Штабом корпуса использовалась и еще одна новинка — посылка агентов в крупные воинские части врага для работы в них под прикрытием обслуживающего персонала. Самыми удачными для этой роли были мастеровые — плотники, кузнецы. Пример такого успешного внедрения агентов-«крышевиков» приводит в своей работе «Агентурная разведка» К. Звонарев. Он говорит о кузнице и плотнике, которые были внедрены в одну из дивизий армии Куроки.
Неплохо работали и агенты из числа лиц, которые имели родственников в тылу японцев. Они могли, не вызывая подозрения, выехать к родным и проживать там продолжительное время.
Конечно же, в работе с агентами были свои трудности. Надо было следить за добросовестностью исполнения ими своих обязанностей. А сделать это, понятно, оказывалось не просто.
В довоенное время считалось, что войсковая разведка, которую вели кавалерийские части и охотничьи команды, является более эффективной, нежели агентурная разведка.
Этого мнения придерживались как в округах, так и в Главном штабе. Но боевая действительность показала всю ошибочность подобной теории. Француз Руаль де Рюдеваль, ссылаясь на мнение генерала Георгия Штакельберга, командующего 1-м Сибирским корпусом, в своей работе «Разведка и шпионаж» говорит: «У нас было много кавалерии и мало шпионов и мы были все время плохо осведомлены. Наш противник имел мало кавалерии и много секретных агентов и знал все своевременно».
Что же касается разведки охотничьими командами, то и здесь дела обстояли не лучше.

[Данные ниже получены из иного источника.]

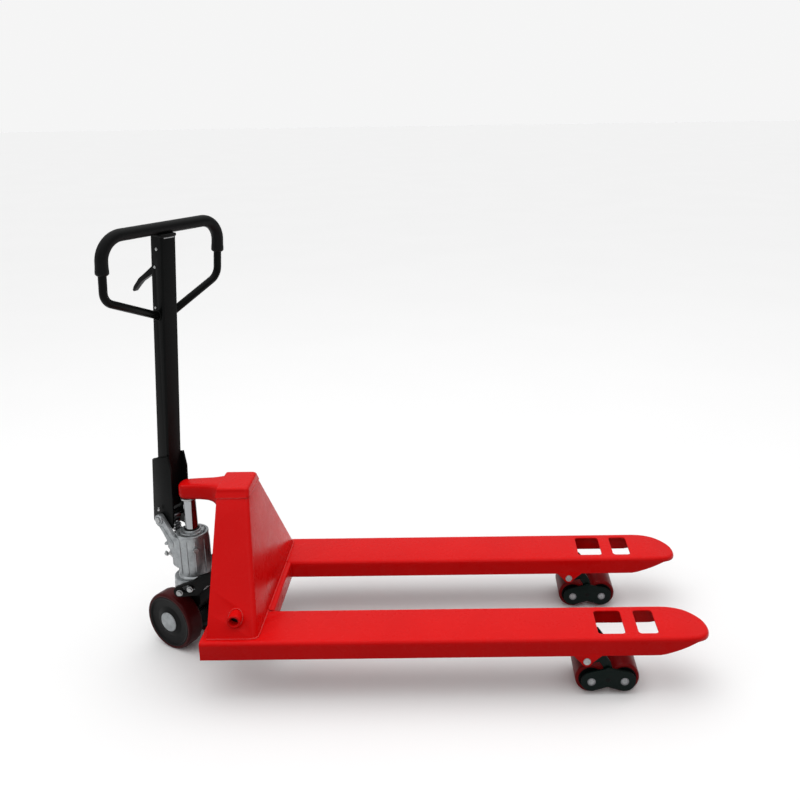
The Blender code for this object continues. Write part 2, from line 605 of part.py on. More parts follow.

Военный теоретик генерал русской армии и комдив советской Александр Свечин в своих трудах, посвященных Русско-японской войне, рассказывает, как начальники неумело руководили охотничьими командами. «Как сквозь сито, гнали через неприятельские аванпосты наши охотничьи команды. Из полков выбирались лучшие нижние чины, лучшие офицеры, им давались самые туманные инструкции, собранные команды угонялись за 100 верст на гибель, тем более верную, чем отважнее были офицеры. Сотни пропавших без вести, оплачивали совершенно не стоящие сведения, принесенные одним удачником.